Another interesting property of tasks is that they accept only keyword arguments. They do not take positional parameters. This means that partial application of tasks is idempotent, and that last-setting wins. For instance, given a function f that takes no positional parameters, we have:

    (-> f (partial :foo "bar")) ==
    (-> f (partial :foo "bar") (partial :foo "bar"))

and

    (-> f (partial :foo "bar")) ==
    (-> f (partial :foo "baz") (partial :foo "bar")).

This is pretty interesting because it gives us a nice way to manage global preferences. We have a macro called task-options! which can be used to globally apply options to tasks:

    (task-options!
      foo [:bar "baz"
           :baf "quux"]
      omg [:hello "world"])

This macro actually does some currying and alter-var-root, replacing the value of the task var (deftask defines a var, of course) with a curried version.
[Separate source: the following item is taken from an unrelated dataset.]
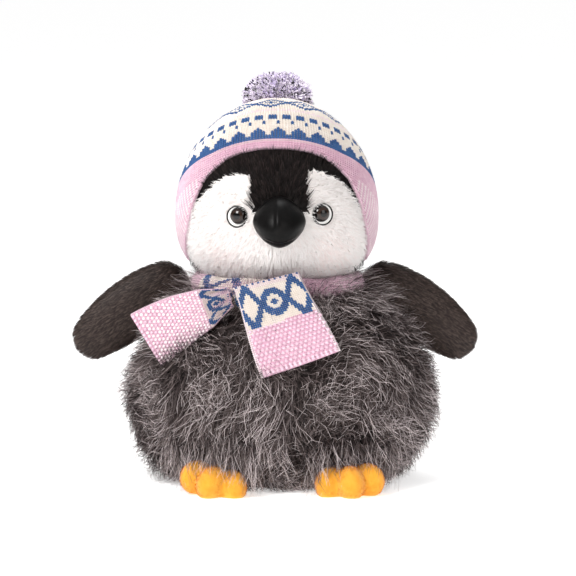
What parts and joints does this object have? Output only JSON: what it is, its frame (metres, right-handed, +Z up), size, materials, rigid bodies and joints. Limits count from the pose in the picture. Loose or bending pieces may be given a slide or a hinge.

A cool thing about this is that the last-setting-wins property means that you can override these settings on the command line or in the REPL:

    (boot (foo :bar "not-baz") (omg))

which would override the :bar option, but not the others.

This is probably long enough, hahaha! I'll hand the mic back to you now :)

> it's really useful just ergonomically to be able to use command line arguments to configure ad-hoc builds

It's largely also what contributes to "works for me" build environments... It's better to have a just one way to do it interface and discourage excessive tinkering with parameters. The more parameters, the more likely for your dev env to be unstable across individual checkouts or developers. I know it's idealistic, but I think we should strive for zero-arg builds, which oddly means not making it easier to configure them.

I'll have to think on all the other stuff you wrote, since it's not totally clear to me yet. I may ping you again after I noodle a bit.

lynndylanhurley 4242 days ago

How will this work with tools like figwheel [1] and austin [2]?

1. https://github.com/bhauman/lein-figwheel

2. https://github.com/cemerick/austin

The post was a demonstration of exactly that: cljs incremental builds with live-reload and cljs browser repl.